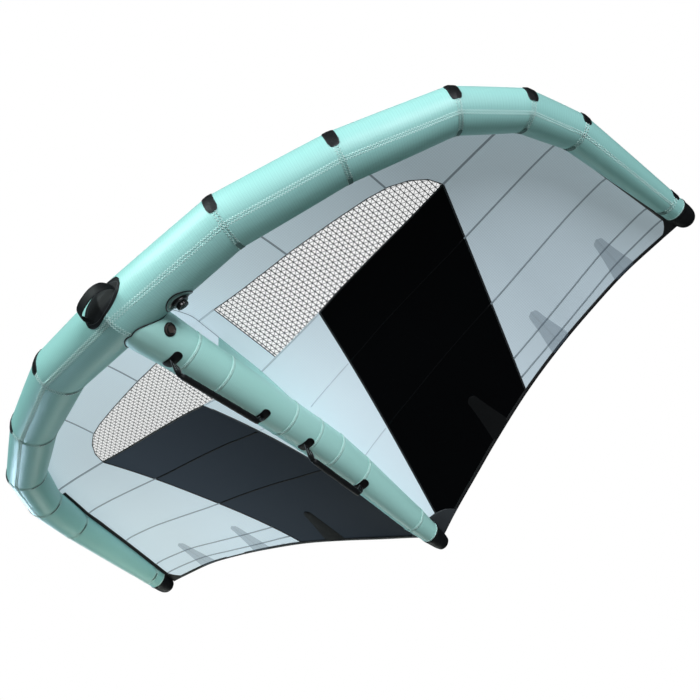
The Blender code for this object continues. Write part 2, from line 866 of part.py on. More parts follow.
def strut_patch(name, setback):
    def place(i, j, off):
        angle = (i / patch_turns * 2 - 1) * STRUT_PATCH_REACH
        past = max(abs(i / patch_turns * 2 - 1) - 0.72, 0) / 0.28
        half = STRUT_PATCH_HALF * math.sqrt(1 - 0.92 * past * past)
        return strut_point(setback + (j - 1) * half, angle, off)

    wrapped(
        name,
        "black_webbing",
        patch_turns,
        2,
        lambda i, j: place(i, j, CLEAR * 2),
        lambda i, j: place(i, j, CLEAR * 2 + PATCH),
    )


def underside_slope(y):
    ahead = strut_point(y + STRAP_HALF, 0, 0)
    behind = strut_point(y - STRAP_HALF, 0, 0)
    return (ahead - behind).normalized().z


def grip(name, start, end, hang, tail_hang):
    """A padded bar on two short straps, hung from the line between its two patches."""
    drop = CLEAR * 3 + PATCH + STRAP_THICK
    fall = (strut_point(end, 0, 0) - strut_point(start, 0, 0)).normalized().z
    head = strut_point(start, 0, drop + STRAP_HALF * abs(fall - underside_slope(start)))
    foot = strut_point(end, 0, drop + STRAP_HALF * abs(fall - underside_slope(end)))
    along = (foot - head).normalized()
    down = Vector((0, along.z, -along.y))
    bar_from = head + along * STRAP_LEAD + down * hang
    bar_to = foot - along * STRAP_TAIL + down * tail_hang
    bar = (bar_to - bar_from).normalized()
    across = Vector((0, bar.z, -bar.y))
    lead = (bar_from - head).normalized()
    tail = (bar_to - foot).normalized()
    lead_wide = (along - across * 0.55).normalized()
    tail_wide = (-across - along * 0.8).normalized()
    stations = (
        (head - down * (STRAP_THICK * 0.8), along, STRAP_THICK * 0.5, STRAP_HALF),
        (head, along, STRAP_THICK, STRAP_HALF),
        (head + lead * (hang * 0.35), along, STRAP_THICK, STRAP_HALF),
        (bar_from - bar * (GRIP_RADIUS * 0.6), lead_wide, STRAP_THICK * 1.6, GRIP_RADIUS * 0.95),
        (bar_from + bar * (GRIP_RADIUS * 0.9), -across, GRIP_RADIUS * 0.80, GRIP_RADIUS * 0.95),
        (bar_from + bar * (GRIP_RADIUS * 2.2), -across, GRIP_RADIUS, GRIP_RADIUS),
        (bar_from.lerp(bar_to, 0.5), -across, GRIP_RADIUS, GRIP_RADIUS),
        (bar_to - bar * (GRIP_RADIUS * 2.2), -across, GRIP_RADIUS, GRIP_RADIUS),
        (bar_to - bar * (GRIP_RADIUS * 0.9), -across, GRIP_RADIUS * 0.80, GRIP_RADIUS * 0.95),
        (bar_to + bar * (GRIP_RADIUS * 0.3), tail_wide, STRAP_THICK * 1.6, GRIP_RADIUS * 0.95),
        (foot + tail * (tail_hang * 0.35), -along, STRAP_THICK, STRAP_HALF),
        (foot, -along, STRAP_THICK, STRAP_HALF),
        (foot - down * (STRAP_THICK * 0.8), -along, STRAP_THICK * 0.5, STRAP_HALF),
    )
    rings = []
    for centre, wide, thick, half in stations:
        ring = []
        for k in range(16):
            angle = 2 * math.pi * (k + 0.5) / 16
            x = math.copysign(abs(math.sin(angle)) ** 0.8, math.sin(angle)) * thick
            w = math.copysign(abs(math.cos(angle)) ** 0.8, math.cos(angle)) * half
            ring.append(centre + Vector((x, 0, 0)) + wide * w)
        rings.append(ring)
    return object_from(name, loft(rings), "black_webbing", head), head, foot


for name, start, end, hang, tail_hang in (
    ("front", FRONT_GRIP_FROM, FRONT_GRIP_TO, FRONT_GRIP_HANG, FRONT_GRIP_TAIL_HANG),
    ("rear", REAR_GRIP_FROM, REAR_GRIP_TO, REAR_GRIP_HANG, REAR_GRIP_TAIL_HANG),
):
    strut_patch(f"grip_patch_{name}_head", start)
    strut_patch(f"grip_patch_{name}_foot", end)
    grip(f"grip_{name}", start, end, hang, tail_hang)

# Grab loop on the nose, with its boat-shaped patch
loop_run, loop_rear, loop_up = frames[0]
loop_out = loop_rear * math.cos(LOOP_ANGLE) + loop_up * math.sin(LOOP_ANGLE)
first_length = (joints[1] - joints[0]).length
boat_columns = 12


def boat_point(i, j, off):
    u = i / boat_columns * 2 - 1
    reach = LOOP_PATCH_REACH * math.sqrt(1 - min(abs(u), 0.985) ** 2.4)
    slant = u * LOOP_PATCH_HALF * math.tan(LOOP_SLANT) / TUBE_RADIUS
    angle = LOOP_ANGLE + (j / 6 * 2 - 1) * reach - slant
    place = abs(u) * LOOP_PATCH_HALF / first_length
    return mirrored(tube_point(place, angle, off), 1 if u >= 0 else -1)


wrapped(
    "loop_patch",
    "black_webbing",
    boat_columns,
    6,
    lambda i, j: boat_point(i, j, CLEAR * 2),
    lambda i, j: boat_point(i, j, CLEAR * 2 + PATCH),
)

loop_tilt = abs((joints[1] - joints[0]).normalized().dot(loop_out)) * LOOP_WALL
loop_rock = LOOP_HALF_WIDTH * math.sin(LOOP_SLANT) / 4
loop_lift = CLEAR * 3 + PATCH + loop_tilt + loop_rock + LOOP_HALF_WIDTH
loop_place = LOOP_HALF * math.cos(LOOP_SLANT) / first_length
loop_swing = LOOP_HALF * math.sin(LOOP_SLANT) / TUBE_RADIUS
right_foot = tube_point(loop_place, LOOP_ANGLE - loop_swing, loop_lift)
left_foot = mirrored(tube_point(loop_place, LOOP_ANGLE + loop_swing, loop_lift), -1)
loop_pivot = right_foot.lerp(left_foot, 0.5)
loop_down = Vector((0, -loop_out.z, loop_out.y))
loop_along = Vector((1, 0, 0)) * math.cos(LOOP_SLANT) - loop_down * math.sin(LOOP_SLANT)
loop_across = Vector((1, 0, 0)) * math.sin(LOOP_SLANT) + loop_down * math.cos(LOOP_SLANT)
loop_stations = []
for share in (0.97, 0.8, 0.5):
    loop_stations.append((-LOOP_HALF, -share * LOOP_HALF_WIDTH, math.sqrt(1 - share * share)))
for k in range(17):
    angle = math.pi * k / 16
    x = -math.copysign(abs(math.cos(angle)) ** 0.8, math.cos(angle)) * LOOP_HALF
    loop_stations.append((x, abs(math.sin(angle)) ** 0.8 * LOOP_HEIGHT, 1))
loop_stations += [(-x, out, wide) for x, out, wide in reversed(loop_stations[:3])]
loop_centres = [loop_pivot + loop_out * out + loop_along * x for x, out, _ in loop_stations]
rings = []
for n, (centre, (x, out, wide)) in enumerate(zip(loop_centres, loop_stations)):
    ahead = loop_centres[min(n + 1, len(loop_centres) - 1)]
    behind = loop_centres[max(n - 1, 0)]
    run = (ahead - behind).normalized()
    outward = run.cross(loop_across).normalized()
    ring = []
    for k in range(8):
        angle = 2 * math.pi * (k + 0.5) / 8
        w = math.copysign(abs(math.cos(angle)) ** 0.4, math.cos(angle)) * LOOP_HALF_WIDTH * wide
        t = math.copysign(abs(math.sin(angle)) ** 0.6, math.sin(angle)) * LOOP_WALL / 2
        ring.append(centre + loop_across * w + outward * t)
    rings.append(ring)
object_from("nose_loop", loft(rings), "black_webbing", loop_pivot)


# Valves: a flange that follows the tube with a round boss, and a cap that turns or pulls out
def valve_rings(centre, along, across, out, radius, flange, boss, height):
    def ring(reach, off, flat=None):
        points = []
        for k in range(VALVE_SIDES):
            angle = 2 * math.pi * k / VALVE_SIDES
            side_step = reach * math.sin(angle)
            rise = math.sqrt((radius + off) ** 2 - side_step**2) - radius if flat is None else flat
            points.append(centre + along * (reach * math.cos(angle)) + across * side_step + out * rise)
        return points

    rings = [ring(flange * share, VALVE_SEAT) for share in (0.1, 0.3, 0.5, 0.7, 0.85, 1)]
    foot = min(boss * 1.12, (flange + boss) / 2)
    rings += [ring(flange, VALVE_SEAT + PATCH), ring((flange + foot) / 2, VALVE_SEAT + PATCH)]
    rings += [ring(foot, VALVE_SEAT + PATCH), ring(boss, 0, height)]
    return rings


def knob_rings(centre, along, across, out, radius, height, lobes):
    rings = []
    for lift, wide in ((0, 1), (0.80, 1), (0.94, 0.95), (1, 0.86)):
        ring = []
        for k in range(2 * VALVE_SIDES):
            angle = math.pi * k / VALVE_SIDES
            reach = radius * wide * (1 + 0.035 * math.cos(lobes * angle))
            step = along * (reach * math.cos(angle)) + across * (reach * math.sin(angle))
            ring.append(centre + step + out * (height * lift))
        rings.append(ring)
    return rings


valve_share = VALVE_PLACE / joints[1].x
valve_axis = joints[0].lerp(joints[1], valve_share)
valve_run = (joints[1] - joints[0]).normalized()
valve_rear = Vector((0, 0, 1)).cross(valve_run).normalized()
valve_up = valve_run.cross(valve_rear)
valve_out = valve_rear * math.cos(VALVE_ANGLE) + valve_up * math.sin(VALVE_ANGLE)
valve_across = valve_out.cross(valve_run)
valve_radius = radii[0] + (radii[1] - radii[0]) * valve_share
valve_centre = valve_axis + valve_out * valve_radius
valve_top = valve_centre + valve_out * (VALVE_HEIGHT + CLEAR)
valve_ways = (valve_run, valve_across, valve_out)
rings = valve_rings(valve_centre, *valve_ways, valve_radius, VALVE_FLANGE, VALVE_BOSS, VALVE_HEIGHT)
object_from("edge_valve", loft(rings), "black_plastic")
rings = knob_rings(valve_top, *valve_ways, VALVE_CAP, VALVE_CAP_HEIGHT, 8)
object_from("edge_valve_cap", loft(rings), "black_plastic", valve_top)

plug_low = strut_point(PLUG_SETBACK - PLUG_FLANGE, math.pi / 2 - PLUG_ANGLE, 0)
plug_high = strut_point(PLUG_SETBACK + PLUG_FLANGE, math.pi / 2 - PLUG_ANGLE, 0)
plug_run = (plug_high - plug_low).normalized()
plug_centre = plug_low.lerp(plug_high, 0.5)
plug_out = Vector((math.cos(PLUG_ANGLE), 0, -math.sin(PLUG_ANGLE)))
plug_out = (plug_out - plug_run * plug_out.dot(plug_run)).normalized()
plug_across = plug_out.cross(plug_run)
plug_radius = strut_centre(PLUG_SETBACK)[1]
plug_top = plug_centre + plug_out * (PLUG_HEIGHT + CLEAR)
plug_ways = (plug_run, plug_across, plug_out)
rings = valve_rings(plug_centre, *plug_ways, plug_radius, PLUG_FLANGE, PLUG_BOSS, PLUG_HEIGHT)
object_from("strut_valve", loft(rings), "black_plastic")
rings = knob_rings(plug_top, *plug_ways, PLUG_CAP, PLUG_CAP_HEIGHT, 3)
object_from("strut_valve_plug", loft(rings), "black_plastic", plug_top)

# The rider's hands hold the strut's underside between the grips, and that point is the origin
hold = strut_point(GRIP_SETBACK, 0, 0)
wing.location = -hold
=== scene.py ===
"""A wing for wing foiling, seen from below and in front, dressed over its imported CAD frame."""

import bisect
import math

import bmesh
import bpy
from mathutils import Matrix, Vector


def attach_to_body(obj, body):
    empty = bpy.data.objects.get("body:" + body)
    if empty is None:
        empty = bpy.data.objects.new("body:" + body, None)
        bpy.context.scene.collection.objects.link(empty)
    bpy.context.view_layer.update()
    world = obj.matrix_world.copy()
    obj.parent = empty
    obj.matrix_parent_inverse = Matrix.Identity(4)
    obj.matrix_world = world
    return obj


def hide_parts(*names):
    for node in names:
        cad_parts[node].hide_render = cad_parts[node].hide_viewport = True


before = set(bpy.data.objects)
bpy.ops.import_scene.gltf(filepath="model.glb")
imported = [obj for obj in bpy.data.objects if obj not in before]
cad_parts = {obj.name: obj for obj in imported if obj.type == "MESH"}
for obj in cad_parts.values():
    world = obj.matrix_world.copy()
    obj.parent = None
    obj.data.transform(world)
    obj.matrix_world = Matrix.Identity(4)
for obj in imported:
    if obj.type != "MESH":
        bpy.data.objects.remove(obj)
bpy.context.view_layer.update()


# Camera, floor and light
# The wing hangs in the air as a rider holds it overhead, and is seen from below, to its right and
# in front. Wide soft lamps in front, at both sides and behind light it over a pale floor far below,
# and a small one by the left tip lights the tube's inner side there.
def add_node(tree, kind, settings=None, **links):
    """Adds a node. A link named i0 feeds its first input, from a socket or with a value."""
    made = tree.nodes.new(kind)
    for key, value in (settings or {}).items():
        setattr(made, key, value)
    for key, value in links.items():
        socket = made.inputs[int(key[1:])]
        if isinstance(value, bpy.types.NodeSocket):
            tree.links.new(value, socket)
        else:
            socket.default_value = value
    return made


def reckon(tree, operation, *values):
    """One step of arithmetic in a node tree."""
    links = {f"i{k}": value for k, value in enumerate(values)}
    return add_node(tree, "ShaderNodeMath", {"operation": operation}, **links).outputs[0]


def opened(material):
    """A material's tree and shader, with texture coordinates to read from."""
    tree = material.node_tree
    return tree, tree.nodes["Principled BSDF"], add_node(tree, "ShaderNodeTexCoord")


def new_finish(name):
    """A new material, with its tree, its shader and its texture coordinates."""
    made = bpy.data.materials.new(name)
    made.use_nodes = True
    return (made, *opened(made))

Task
Please return, exactly as they appear, the lines starting at the one that contains "plug_low = strut_point(PLUG_SETBACK" and ending at the one that contains "obj.data.transform(world)".

The completed task
plug_low = strut_point(PLUG_SETBACK - PLUG_FLANGE, math.pi / 2 - PLUG_ANGLE, 0)
plug_high = strut_point(PLUG_SETBACK + PLUG_FLANGE, math.pi / 2 - PLUG_ANGLE, 0)
plug_run = (plug_high - plug_low).normalized()
plug_centre = plug_low.lerp(plug_high, 0.5)
plug_out = Vector((math.cos(PLUG_ANGLE), 0, -math.sin(PLUG_ANGLE)))
plug_out = (plug_out - plug_run * plug_out.dot(plug_run)).normalized()
plug_across = plug_out.cross(plug_run)
plug_radius = strut_centre(PLUG_SETBACK)[1]
plug_top = plug_centre + plug_out * (PLUG_HEIGHT + CLEAR)
plug_ways = (plug_run, plug_across, plug_out)
rings = valve_rings(plug_centre, *plug_ways, plug_radius, PLUG_FLANGE, PLUG_BOSS, PLUG_HEIGHT)
object_from("strut_valve", loft(rings), "black_plastic")
rings = knob_rings(plug_top, *plug_ways, PLUG_CAP, PLUG_CAP_HEIGHT, 3)
object_from("strut_valve_plug", loft(rings), "black_plastic", plug_top)

# The rider's hands hold the strut's underside between the grips, and that point is the origin
hold = strut_point(GRIP_SETBACK, 0, 0)
wing.location = -hold
=== scene.py ===
"""A wing for wing foiling, seen from below and in front, dressed over its imported CAD frame."""

import bisect
import math

import bmesh
import bpy
from mathutils import Matrix, Vector


def attach_to_body(obj, body):
    empty = bpy.data.objects.get("body:" + body)
    if empty is None:
        empty = bpy.data.objects.new("body:" + body, None)
        bpy.context.scene.collection.objects.link(empty)
    bpy.context.view_layer.update()
    world = obj.matrix_world.copy()
    obj.parent = empty
    obj.matrix_parent_inverse = Matrix.Identity(4)
    obj.matrix_world = world
    return obj


def hide_parts(*names):
    for node in names:
        cad_parts[node].hide_render = cad_parts[node].hide_viewport = True


before = set(bpy.data.objects)
bpy.ops.import_scene.gltf(filepath="model.glb")
imported = [obj for obj in bpy.data.objects if obj not in before]
cad_parts = {obj.name: obj for obj in imported if obj.type == "MESH"}
for obj in cad_parts.values():
    world = obj.matrix_world.copy()
    obj.parent = None
    obj.data.transform(world)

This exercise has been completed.